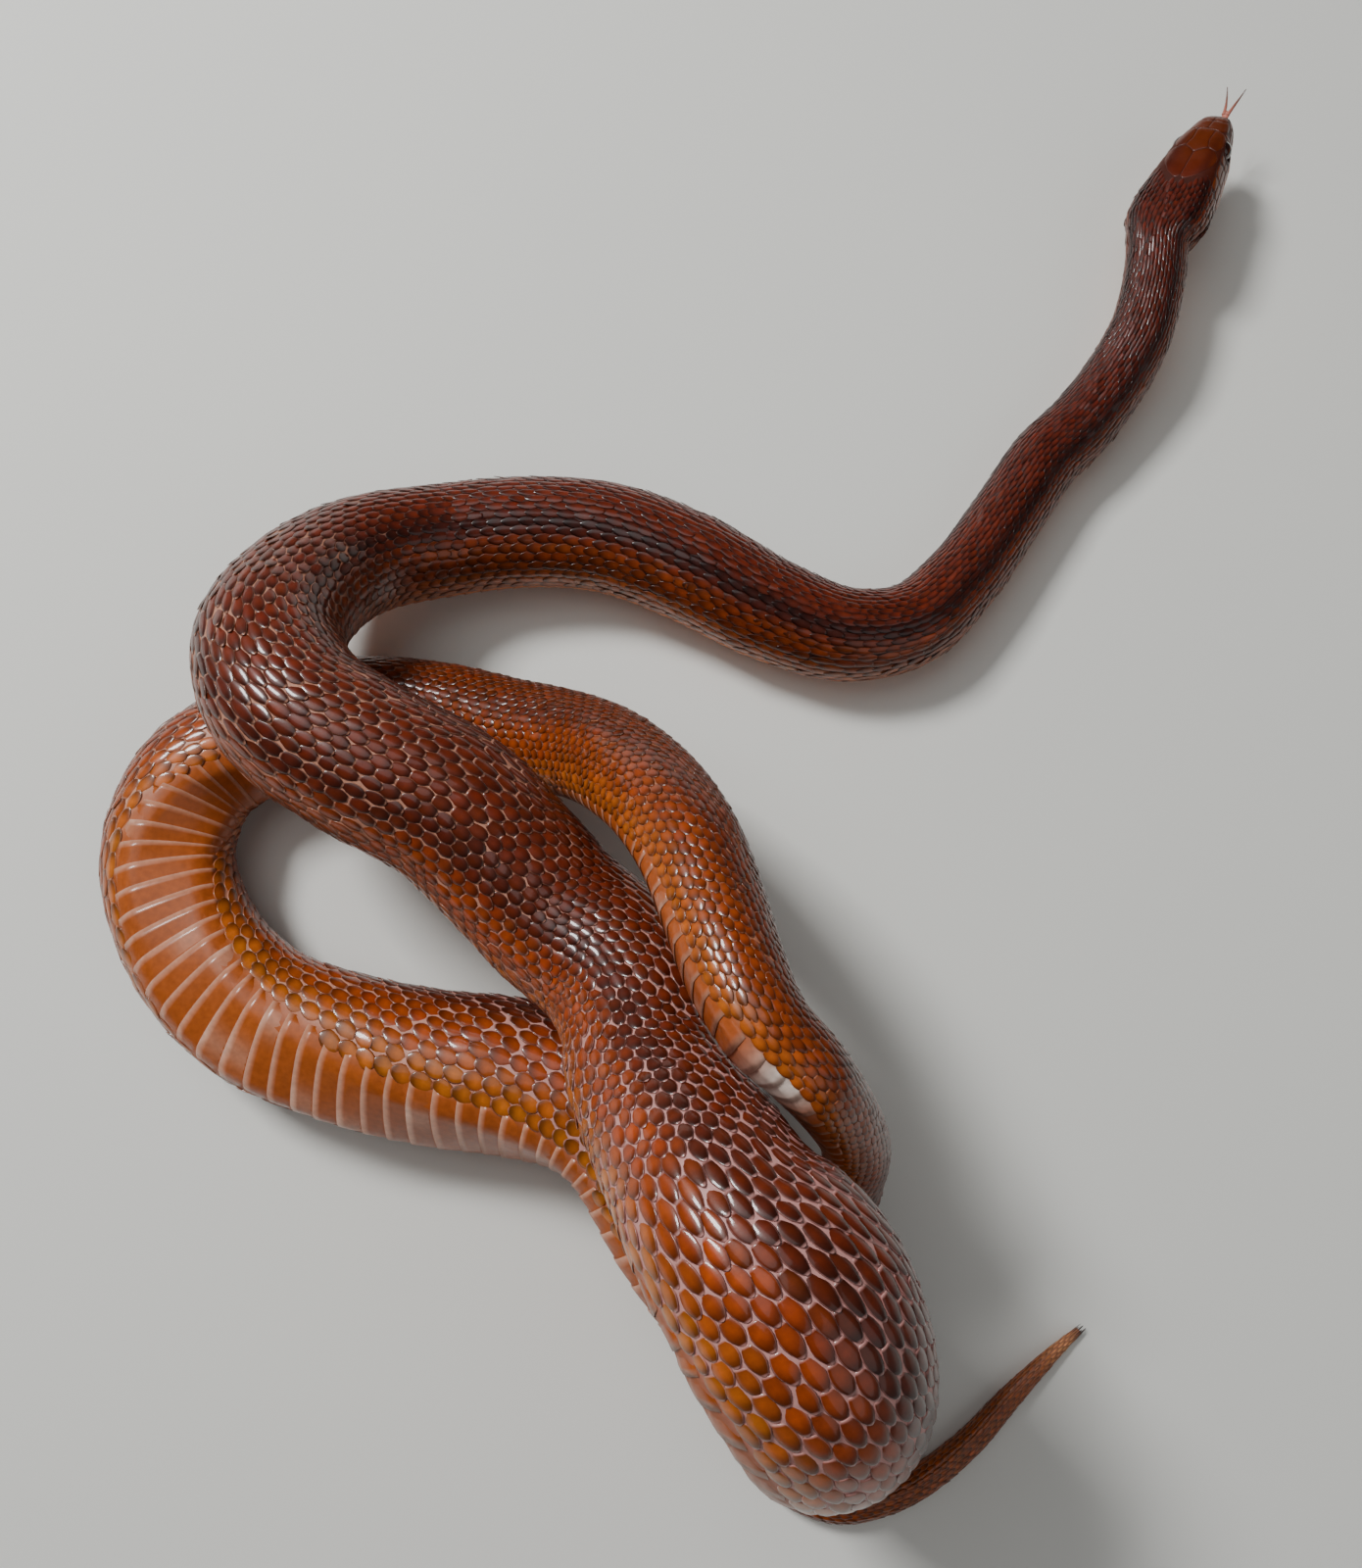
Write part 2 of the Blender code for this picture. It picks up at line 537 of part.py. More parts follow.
def inset(outline, depth):
    """Outline drawn in by a depth on every side."""
    p = np.array(outline, float)
    x, y = p.T
    turn = np.sign(np.sum(x * np.roll(y, -1) - np.roll(x, -1) * y))
    edge = np.roll(p, -1, axis=0) - p
    normal = unit(np.stack([-edge[:, 1], edge[:, 0]], axis=1)) * turn
    before = np.roll(normal, 1, axis=0)
    share = 1.0 + np.sum(normal * before, axis=1, keepdims=True)
    return p + (normal + before) * depth / np.maximum(share, 0.5)


def aim(view, spot, sign):
    """Start and direction of the line that meets a spot drawn in a view of the head."""
    a, b = spot
    if view == "top":
        return (a * sign, -b, HEAD_LENGTH), (0.0, 0.0, -1.0)
    if view == "under":
        return (a * sign, -b, -HEAD_LENGTH), (0.0, 0.0, 1.0)
    if view == "side":
        return (HEAD_LENGTH * sign, -a, b), (-sign, 0.0, 0.0)
    return (a * sign, HEAD_LENGTH, b), (0.0, -1.0, 0.0)


def shield(surface, outline, view, sign=1):
    """Rings of a low plate with bevelled edges on the head's bare surface."""
    outer = inset(outline, SHIELD_GROOVE / 2)
    top = inset(outline, SHIELD_GROOVE / 2 + SHIELD_BEVEL)
    inner = top.mean(axis=0) + (top - top.mean(axis=0)) * 0.5
    rows = ((outer, -SHIELD_SINK), (top, SHIELD_LIFT), (inner, SHIELD_LIFT + SHIELD_DOME))
    rings = []
    for corners, lift in rows:
        ring = []
        for corner in corners:
            start, direction = aim(view, corner, sign)
            hit, normal, _, _ = surface.ray_cast(start, direction)
            outward = -np.sign(normal.dot(Vector(direction)))
            ring.append(np.array(hit) + np.array(normal) * outward * lift)
        rings.append(ring)
    return rings


def lip_shields(sutures, heights, side):
    """Outlines, seen from the side, of the shields along the upper or lower lip."""
    found = []
    for k, (a, b) in enumerate(zip(sutures[:-1], sutures[1:])):
        middle = (a + b) / 2
        row = []
        for behind, height in ((a, 0.0), (middle, 0.0), (b, 0.0), (b, heights[k + 1]),
                               (middle, heights[k + 1] * 0.5 + heights[k] * 0.5 + 0.1),
                               (a, heights[k])):
            mouth = head_outline(behind)[3]
            row.append((behind, mouth + side * (MOUTH_HALF - SHIELD_GROOVE / 2 + height)))
        found.append(row)
    return found


def mirrored(half):
    """Outline that crosses the middle of the head, from its right half."""
    return list(half) + [(-x, y) for x, y in half[::-1] if x > 0.0]


def all_shields():
    """Every shield of the head: outline, view and side."""
    found = [(mirrored(FRONTAL), "top", 1), (mirrored(ROSTRAL), "front", 1),
             (mirrored(MENTAL), "front", 1)]
    lower = [LOWER_LIP_HEIGHT] * len(LOWER_LIP)
    lips = lip_shields(UPPER_LIP, UPPER_LIP_HEIGHT, 1) + lip_shields(LOWER_LIP, lower, -1)
    for sign in (1, -1):
        found += [(outline, "top", sign) for outline in TOP_SHIELDS]
        found += [(outline, "side", sign) for outline in SIDE_SHIELDS + tuple(lips)]
        found += [(outline, "under", sign) for outline in CHIN_SHIELDS]
    return found


def put_in(collection, obj):
    """Move an object from the scene into a collection."""
    bpy.context.scene.collection.objects.unlink(obj)
    collection.objects.link(obj)


def new_collection(name):
    """Empty collection for pieces that are combined with a node."""
    collection = bpy.data.collections.new(name)
    bpy.context.scene.collection.children.link(collection)
    return collection


def ball(centre, radius, name, colour, segments=16, rings=10):
    """Closed ball at a point of the scene."""
    mesh = bpy.data.meshes.new(name)
    work = bmesh.new()
    bmesh.ops.create_uvsphere(work, u_segments=segments, v_segments=rings, radius=radius)
    bmesh.ops.translate(work, verts=work.verts, vec=Vector(ground([centre])[0]))
    work.to_mesh(mesh)
    work.free()
    for polygon in mesh.polygons:
        polygon.use_smooth = True
    obj = bpy.data.objects.new(name, mesh)
    bpy.context.scene.collection.objects.link(obj)
    obj.data.materials.append(make_material(name, colour, 0.1))
    return obj


def combine(target, collection, operation):
    """Unite a collection's pieces with the target, or cut them out of it."""
    modifier = target.modifiers.new("combine", "BOOLEAN")
    modifier.operation = operation
    modifier.solver = "EXACT"
    modifier.operand_type = "COLLECTION"
    modifier.collection = collection
    bpy.context.view_layer.objects.active = target
    bpy.ops.object.modifier_apply(modifier=modifier.name)
    for obj in list(collection.objects):
        bpy.data.objects.remove(obj, do_unlink=True)
    bpy.data.collections.remove(collection)
    keep_largest(target)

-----

◆ STATED EXERCISE ◆
Copy the lines from the start of the data verbatim, stopping after the line containing "return rings".

◆ THE RESULT ◆
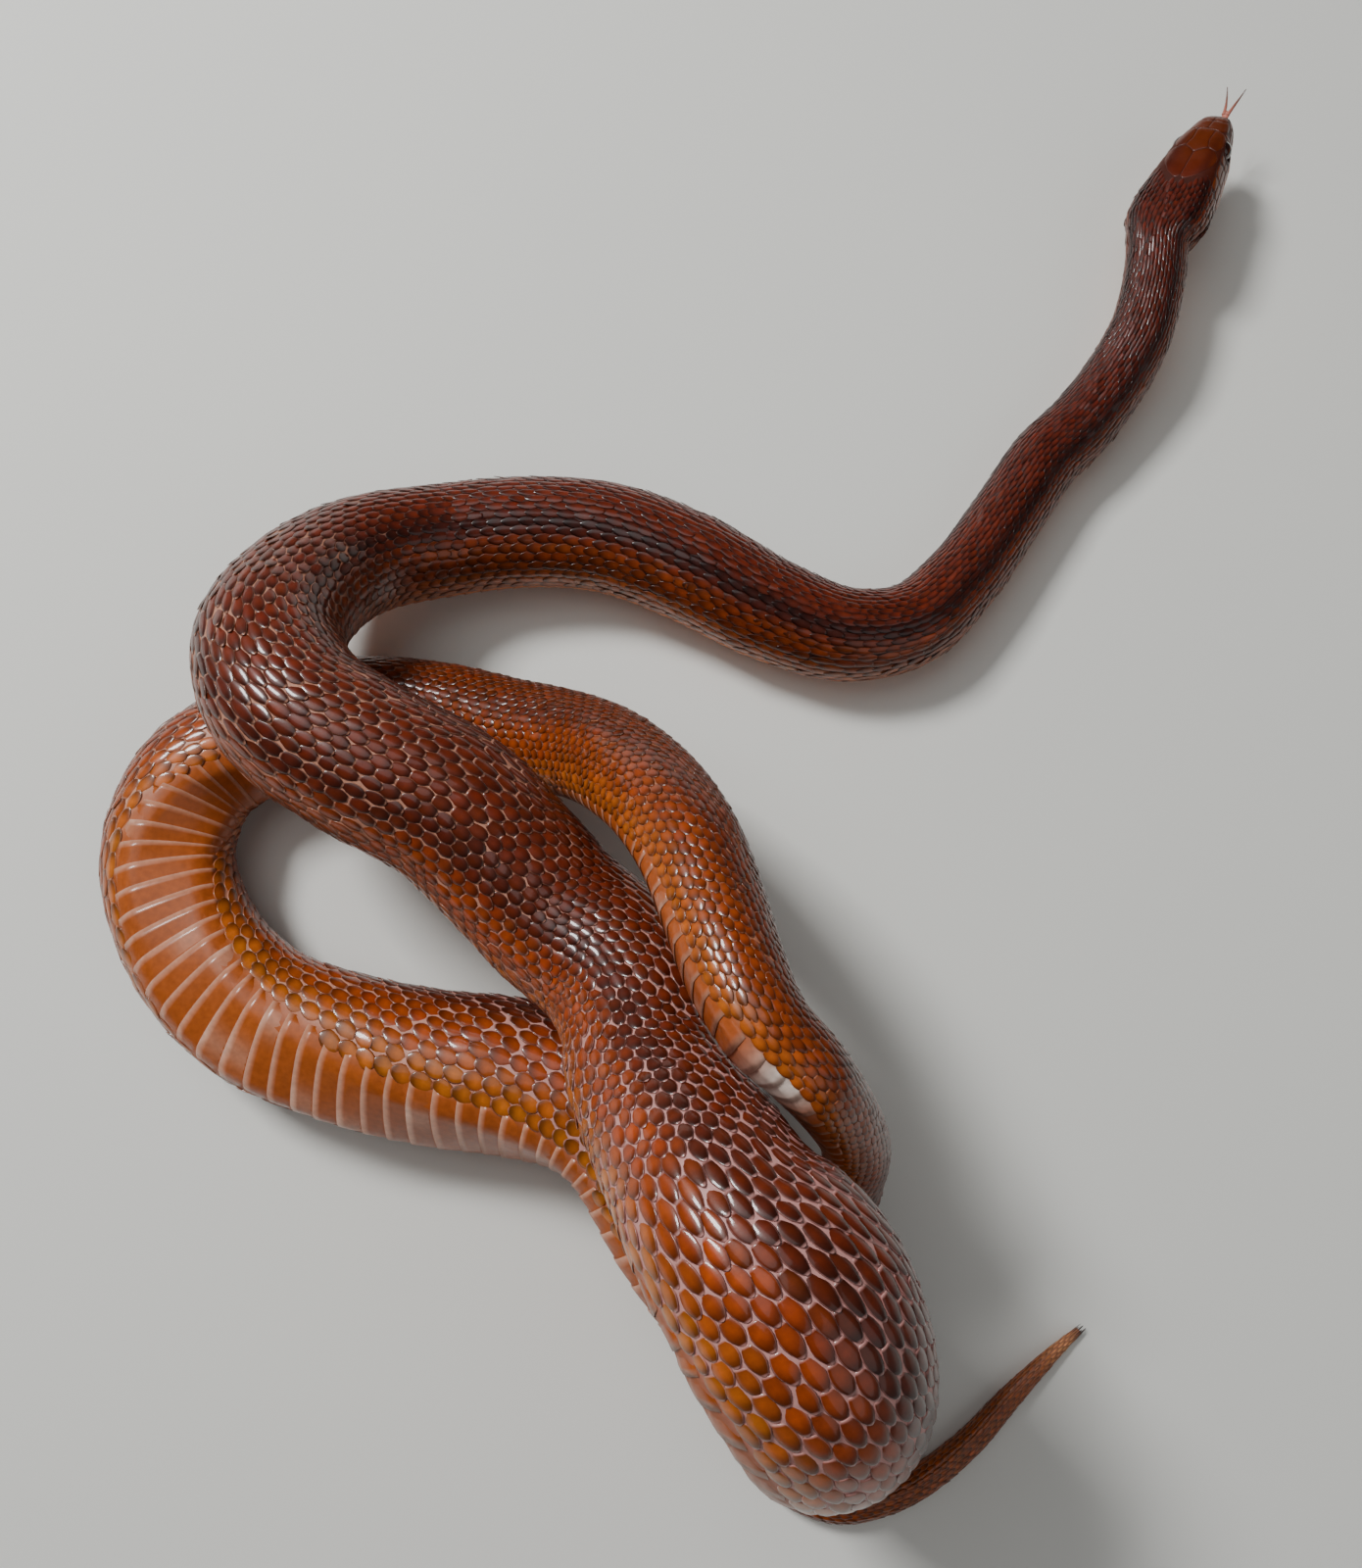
Write part 2 of the Blender code for this picture. It picks up at line 537 of part.py. More parts follow.
def inset(outline, depth):
    """Outline drawn in by a depth on every side."""
    p = np.array(outline, float)
    x, y = p.T
    turn = np.sign(np.sum(x * np.roll(y, -1) - np.roll(x, -1) * y))
    edge = np.roll(p, -1, axis=0) - p
    normal = unit(np.stack([-edge[:, 1], edge[:, 0]], axis=1)) * turn
    before = np.roll(normal, 1, axis=0)
    share = 1.0 + np.sum(normal * before, axis=1, keepdims=True)
    return p + (normal + before) * depth / np.maximum(share, 0.5)


def aim(view, spot, sign):
    """Start and direction of the line that meets a spot drawn in a view of the head."""
    a, b = spot
    if view == "top":
        return (a * sign, -b, HEAD_LENGTH), (0.0, 0.0, -1.0)
    if view == "under":
        return (a * sign, -b, -HEAD_LENGTH), (0.0, 0.0, 1.0)
    if view == "side":
        return (HEAD_LENGTH * sign, -a, b), (-sign, 0.0, 0.0)
    return (a * sign, HEAD_LENGTH, b), (0.0, -1.0, 0.0)


def shield(surface, outline, view, sign=1):
    """Rings of a low plate with bevelled edges on the head's bare surface."""
    outer = inset(outline, SHIELD_GROOVE / 2)
    top = inset(outline, SHIELD_GROOVE / 2 + SHIELD_BEVEL)
    inner = top.mean(axis=0) + (top - top.mean(axis=0)) * 0.5
    rows = ((outer, -SHIELD_SINK), (top, SHIELD_LIFT), (inner, SHIELD_LIFT + SHIELD_DOME))
    rings = []
    for corners, lift in rows:
        ring = []
        for corner in corners:
            start, direction = aim(view, corner, sign)
            hit, normal, _, _ = surface.ray_cast(start, direction)
            outward = -np.sign(normal.dot(Vector(direction)))
            ring.append(np.array(hit) + np.array(normal) * outward * lift)
        rings.append(ring)
    return rings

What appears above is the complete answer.